Updated on May 22, 2016
By Elizabeth Emmons
Diageo has rolled out the red carpet for the bourbon offerings under its newest brand, Blade and Bow, released on the date of this year’s Kentucky Derby. Blade and Bow encompasses two offerings: the no age statement (NAS), Kentucky Straight Bourbon Whiskey and the 22-Year Old Kentucky Straight Bourbon.
I was fortunate to attend a dinner marking the release of these bourbons and got a sense of what Diageo is promoting in the brand. Words frequently heard to describe the two Blade and Bows were “innovation”, “artistry”, “history”, “craftsmanship”, “homage”, “hospitality” and “past, present and future”.
It is true that these releases certainly have an important history, and one that is especially closely tied to Kentucky’s drinking heritage. Blade and Bow’s carefully crafted image rests on its production at the old Stitzel-Weller Distillery in Shively, Kentucky, which opened on the aforementioned Derby Day in 1935, and was once the production home of Old Rip van Winkle, Cabin Still, Rebel Yell, W.L. Weller, and Old Fitzgerald. Most recently, it has been the pseudo (i.e. marketing) home of Bulleit Bourbon, also owned by Diageo. Stitzel-Weller shut down production in 1992. The facility was reopened for tourism and bottling in 2014, including bottling of Blade and Bow Kentucky Straight Bourbon Whiskey.
The importance of this bourbon lies in the fact that it contains some liquid from the pre-1992 shut down of Stitzel-Weller. It is a NAS bourbon, but Diageo uses a fractional solera system which allows each bottle to contain some of the actual whiskey from over 23 years ago. Solera means “on the ground” in Spanish and is a reference to the oldest and lowest barrels “on the ground” which are used for bottling, and a similar method is used in Glenfiddich 15 Year Old and some others. Their system is five levels, the top level being the youngest. Each level is drained into the next with the oldest level used for immediate bottling. Diageo refills the top level with other bourbons as the levels slowly drains in a continual process.

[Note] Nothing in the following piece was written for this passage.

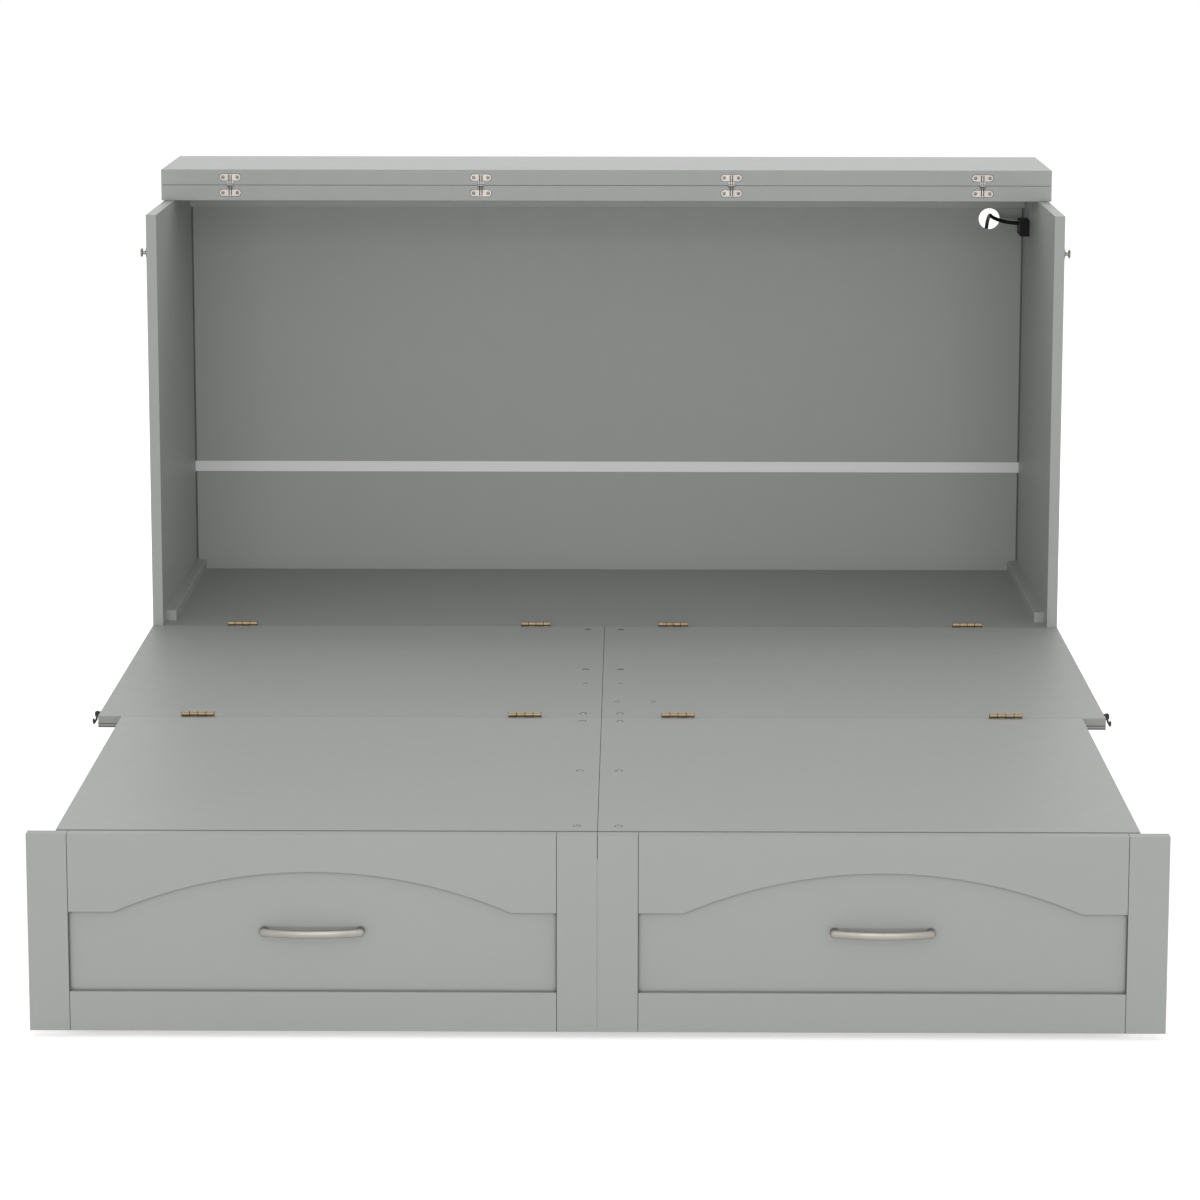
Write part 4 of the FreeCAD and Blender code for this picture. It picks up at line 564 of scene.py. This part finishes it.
# ---- lid ----------------------------------------------------------------------------------------
# Two painted boards, each 28.4 mm thick. The front one is folded back on the rear one, on four
# small table hinges let into the boards' edges. Their plates are satin nickel, held by countersunk
# cross-head screws.
LID_HINGES = (-0.6907, -0.230, 0.230, 0.6907)
LID_PLATE_END = 0.0132      # where a plate's round end starts, from the hinge's middle
LID_PLATE_RIM = 0.0060      # radius inside the rounded-over edge
LID_PLATE_REACH = 1.1       # of that radius, from the plate's middle line towards the seam
LID_PLATE_MIDDLE = 0.0143   # from the seam
LID_HALF_GAP = 0.0002       # half the gap between the two lid halves
SLOT_SHADE_DEPTH = 0.0003      # painted shade starts this far under the plates' faces
SCREW_DEPTH = 0.0003        # of the screw heads' rims under the plates' faces
SCREW_RADIUS = 0.0029
lid_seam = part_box("lid_front_half")[0].z - LID_HALF_GAP
lid_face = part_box("lid_rear_half")[0].y


def satin_nickel():
    """Satin nickel plates, with painted shade in the slots and on the rolled edge."""
    material = plated("satin_nickel", (162, 158, 153), (148, 143, 138), 0.30)
    place = Wire(material.node_tree).node("TexCoord", output="Object")
    hinge_gap, hinge_middle = LID_HINGES[3] - LID_HINGES[2], (LID_HINGES[3] + LID_HINGES[2]) / 2
    along = abs(abs(abs(axis_of(place, "X")) - hinge_middle) - hinge_gap / 2)
    past = (along - LID_PLATE_END).math("MAXIMUM", 0.0)
    rise = abs(axis_of(place, "Z") - lid_seam) - LID_PLATE_MIDDLE
    edge = past * past + rise * rise > LID_PLATE_RIM ** 2
    on_plate = rise > -LID_PLATE_RIM * LID_PLATE_REACH
    slot_shade = axis_of(place, "Y") > lid_face + SLOT_SHADE_DEPTH
    # painted shade in the slots and round the rolled edge
    return darkened(material, slot_shade.math("MAXIMUM", edge * on_plate), (58, 55, 52))


dress(paint, "lid_rear_half", "lid_front_half")
dress(satin_nickel(), "lid_hinge_fixed_leaves", "lid_hinge_moving_leaves")

screw_steel = plated("screw_steel", (128, 126, 122), (96, 94, 91), 0.30)
for rank, body in ((1, "lid_front"), (-1, "cabinet")):
    row = lid_seam + rank * LID_PLATE_MIDDLE
    screws = [((x + side * LID_PLATE_END, lid_face + SCREW_DEPTH, row), (0, -1, 0))
              for x in LID_HINGES for side in (-1, 1)]
    screw_heads(body + "_hinge_screws", screws, SCREW_RADIUS, screw_steel, body)


# ---- folding platform ---------------------------------------------------------------------------
# Two folding sections, each of two painted boards side by side. The first has a painted frame
# underneath, which is the front of the cabinet when it is shut; the second has plain battens.
# Flat-headed bolts hold them, and brass butt hinges join the sections with their barrels on top.
FRAME_SHADE_LINE = 0.0008         # half of a line of painted shade along the face frame's top and bottom edges
frame_low, frame_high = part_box("middle_face_frame")
# A slightly darker copy of the enamel for the first section: painted shade where it lies nearer the cabinet.
dress(enamel("section_enamel_shaded", (161, 163, 161), (156, 158, 156)),
      "middle_panel_left", "middle_panel_right")
dress(paint, "foot_panel_left", "foot_panel_right")
dress(enamel("frame_enamel", joints=[("Z", frame_low.z + 2 * FRAME_SHADE_LINE, FRAME_SHADE_LINE),
                                     ("Z", frame_high.z - FRAME_SHADE_LINE, FRAME_SHADE_LINE)]),
      "middle_face_frame")
dress(pine_y, "foot_battens")

BOLT_RING = 0.0012          # open round the head, in its counterbore
BOLT_SEAT = 0.0011          # under the board's face
BOLT_CROWN = 0.0010         # height over the board's face
BOLT_DOME = [(1, 0.0), (0.9, 0.4), (0.6, 0.85), (0, 1)]      # shares of the head's radius and crown
BOLT_SHANK = 0.5            # share of the hole's radius
LARGE_HOLE = 0.005          # radius from which a bolt has the large socket
LARGE_SOCKET = 0.0019
SMALL_SOCKET = 0.0013
board_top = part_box("foot_panel_left")[1].z
bolt_metal = plated("dull_nickel_bolts", (150, 151, 149), (132, 134, 132), 0.24)
for name, body in (("middle_bolts", "middle_section"), ("foot_bolts", "foot_section")):
    bolts, sockets = bmesh.new(), bmesh.new()
    for low, high in solids_of(name):
        hole = (high.x - low.x) / 2
        head = hole - BOLT_RING
        place = Matrix.Translation(((low.x + high.x) / 2, (low.y + high.y) / 2, board_top))
        lathe(bolts, [(0, low.z - board_top), (hole * BOLT_SHANK, low.z - board_top),
                      (hole * BOLT_SHANK, -BOLT_SEAT), (head, -BOLT_SEAT)]
              + [(head * share, BOLT_CROWN * height) for share, height in BOLT_DOME], place)
        key = LARGE_SOCKET if hole > LARGE_HOLE else SMALL_SOCKET
        bmesh.ops.create_cone(sockets, cap_ends=True, segments=6, radius1=key, radius2=key,
                              depth=2 * BOLT_SEAT, matrix=place)
    piece = mesh_object(name + "_turned", bolts, bolt_metal, smooth=False)
    carve(piece, mesh_object(name + "_sockets", sockets, bolt_metal, smooth=False))
    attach(piece, body)
    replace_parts(piece, name)

BUTT_HINGES = (0.1234, 0.651)      # from the bed's middle line
BUTT_LENGTH = 0.053
KNUCKLE = BUTT_LENGTH / 4
KNUCKLE_SHADE_LINE = 0.0006       # half the line of painted shade between two knuckles


def lacquered_brass():
    """Dull brass, with painted shade in the gaps between the barrel's knuckles."""
    material = plated("lacquered_brass", (164, 150, 125), (138, 122, 96), 0.32)
    across = abs(axis_of(Wire(material.node_tree).node("TexCoord", output="Object"), "X"))
    hinge_gap, hinge_middle = BUTT_HINGES[1] - BUTT_HINGES[0], sum(BUTT_HINGES) / 2
    along = (abs(across - hinge_middle) - hinge_gap / 2 + BUTT_LENGTH) / KNUCKLE
    nearest = abs(along - along.math("ROUND"))
    # painted shade: a dark line at each gap between knuckles
    return darkened(material, nearest < KNUCKLE_SHADE_LINE / KNUCKLE, (62, 54, 42))


dress(lacquered_brass(), "rear_hinge_fixed_leaves", "rear_hinge_moving_leaves",
      "middle_hinge_rear_leaves", "middle_hinge_front_leaves")


# ---- leg and hooks ------------------------------------------------------------------------------
# A painted wooden leg swings down from a steel bracket under the first section, and a steel catch
# holds it flat when it is folded. A dark wire hook on each side drops over a stud on the cabinet
# when the front is shut.
dress(paint, "support_leg")
dress(zinc, "leg_bracket", "leg_catch")
blued = plated("blued_wire", (74, 72, 70), (48, 47, 46), 0.36)
dress(blued, "hook_pivots", "left_hook", "right_hook")
dress(plated("stud_nickel", (176, 174, 170), (128, 126, 122), 0.30), "latch_studs")


# ---- drawers ------------------------------------------------------------------------------------
# Each drawer front is a painted board with stiles, a bottom rail and an arched top rail planted on
# it, and a bowed satin nickel handle screwed on from behind. The box behind is plain wood, on four
# small fixed casters.
handle_metal = plated("brushed_handle", (160, 157, 150), (148, 144, 137), 0.32, (0.05, 1.0, 1.0))
BOW_HALF = 0.0755           # half the length of the bar
BOW_HEIGHT = 0.0118
BOW_THICKNESS = 0.0062
BOW_OUT = 0.0275            # furthest point from the drawer's panel
BOW_RISE = 0.0126           # of the bow between its ends
BOW_FOOT = 0.0690           # feet from the middle
BOW_SQUARE = 0.75           # of the section: 1 is an ellipse, less is squarer
BOW_STEPS = 48
SECTION_STEPS = 24
FOOT_OUTLINE = [(0, 0), (0.0054, 0), (0.0054, 0.0008), (0.0046, 0.0022)]
FOOT_NECK = 0.0044
BACK_SCREW_OUTLINE = [(0, 0), (0.0045, 0), (0.0043, 0.0009), (0.0028, 0.0016), (0, 0.0018)]


def squarer(share):
    """A sine or cosine pushed outwards, which fills out the corners of an oval section."""
    return math.copysign(abs(share) ** BOW_SQUARE, share)


def bow_handle(name, spot, back):
    """A round-ended bar bowed out from the panel on two short feet, with a screw behind each."""
    form = bmesh.new()
    rings = []
    for step in range(BOW_STEPS + 1):
        along = -math.cos(math.pi * step / BOW_STEPS) * BOW_HALF
        past = max(abs(along) - (BOW_HALF - BOW_HEIGHT / 2), 0.0) / (BOW_HEIGHT / 2)
        half = BOW_HEIGHT / 2 * math.sqrt(max(1 - past * past, 0.0))
        depth = BOW_THICKNESS / 2 * math.sqrt(max(1 - past ** 4, 0.0))
        out = BOW_OUT - BOW_THICKNESS / 2 - BOW_RISE * (along / BOW_HALF) ** 2
        ring = []
        for turn in range(SECTION_STEPS):
            angle = 2 * math.pi * turn / SECTION_STEPS
            ring.append(form.verts.new((spot.x + along,
                                        spot.y - out - depth * squarer(math.cos(angle)),
                                        spot.z + half * squarer(math.sin(angle)))))
        rings.append(ring)
    for ring, after in zip(rings, rings[1:]):
        for turn in range(SECTION_STEPS):
            beyond = (turn + 1) % SECTION_STEPS
            form.faces.new((ring[turn], after[turn], after[beyond], ring[beyond]))
    bmesh.ops.remove_doubles(form, verts=form.verts, dist=ONE_CORNER)
    length = BOW_OUT - BOW_THICKNESS / 2 - BOW_RISE * (BOW_FOOT / BOW_HALF) ** 2
    for side in (-1, 1):
        x = spot.x + side * BOW_FOOT
        lathe(form, FOOT_OUTLINE + [(FOOT_NECK, length), (0, length)],
              facing((x, spot.y, spot.z), (0, -1, 0)))
        lathe(form, BACK_SCREW_OUTLINE, facing((x, back, spot.z), (0, 1, 0)))
    bmesh.ops.recalc_face_normals(form, faces=form.faces)
    return mesh_object(name, form, handle_metal)


caster_plate = plated("caster_zinc", (198, 200, 200), (172, 176, 178), 0.32)
STILE_SHADE_LINE = 0.0006         # half of the line of painted shade between a stile and its neighbours
PLANTED_SHADE_REACH = 0.007      # painted shade beside the edges of the planted boards
tire = black_plastic("caster_wheel", (40, 40, 42), 0.44, 600.0)
for side in ("left", "right"):
    inner_stile, outer_stile = solids_of(side + "_drawer_stiles")
    joints = [("X", abs(inner_stile[1].x), STILE_SHADE_LINE), ("X", abs(outer_stile[0].x), STILE_SHADE_LINE)]
    dress(enamel(side + "_drawer_enamel", joints=joints, corner_shade_reach=PLANTED_SHADE_REACH),
          side + "_drawer_stiles", side + "_drawer_arched_rail", side + "_drawer_bottom_rail",
          side + "_drawer_front_panel")
    low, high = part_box(side + "_drawer_handle")
    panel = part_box(side + "_drawer_front_panel")
    spot = Vector(((low.x + high.x) / 2, panel[0].y, (low.z + high.z) / 2))
    handle = bow_handle(side + "_bow_handle", spot, panel[1].y)
    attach(handle, side + "_drawer")
    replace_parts(handle, side + "_drawer_handle")
    dress(pine_y, side + "_drawer_box_walls")
    dress(pine_x, side + "_drawer_box_bottom")
    dress(caster_plate, side + "_drawer_caster_forks")
    dress(tire, side + "_drawer_front_wheels", side + "_drawer_rear_wheels")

From the solera, Blade and Bow is bottled at 96 proof (45.5% abv).
The whiskey is beautifully packaged in a slightly tapered solid square bottle with a round dark blue label. The label’s emblem is a pattern of keys which symbolize the 5 steps for production: grains, yeast, fermentation, distillation and aging. Each bottle comes with a key hanging around its neck and there are 5 different keys that a drinker can collect. The name of the bourbon is derived from the “blade” or shaft of the key and the “bow” or handle of the key. If one collects all 5 keys, they may receive something special if they present them on a tour the Stitzel-Weller facility.
Blade and Bow is a burnt orange color in the glass. The nose is distinctly sweet with a slight fruity spiciness. There are notes of lightly oaked vanilla as well as pear. When tasted, a gentle candy sweetness envelopes the mouth. The finish is candied fruit and has mild but lasting astringency.
I would not classify this as a stereotypical warm and heavy bourbon but rather one that is clearly fruity which makes for easy warm weather drinking. It is not particularly complex, but that isn’t always a bad thing. For someone who prefers a distinctly fruity, straightforward and easy-to-drink bourbon, this is a good option.
Addendum by Richard Thomas
I find myself agreeing with Ms. Emmons to a very great extent. This is an easy drinking, pleasant bourbon with a fruity, lightly spiced character. This is so much the case that I found it positively refreshing on the rocks. While I usually recommend big and bold whiskeys for summer drinking on the rocks, this is a lighter bourbon that will do the trick just as well.
Ranging from $50 to $67 for a 750 ml bottle.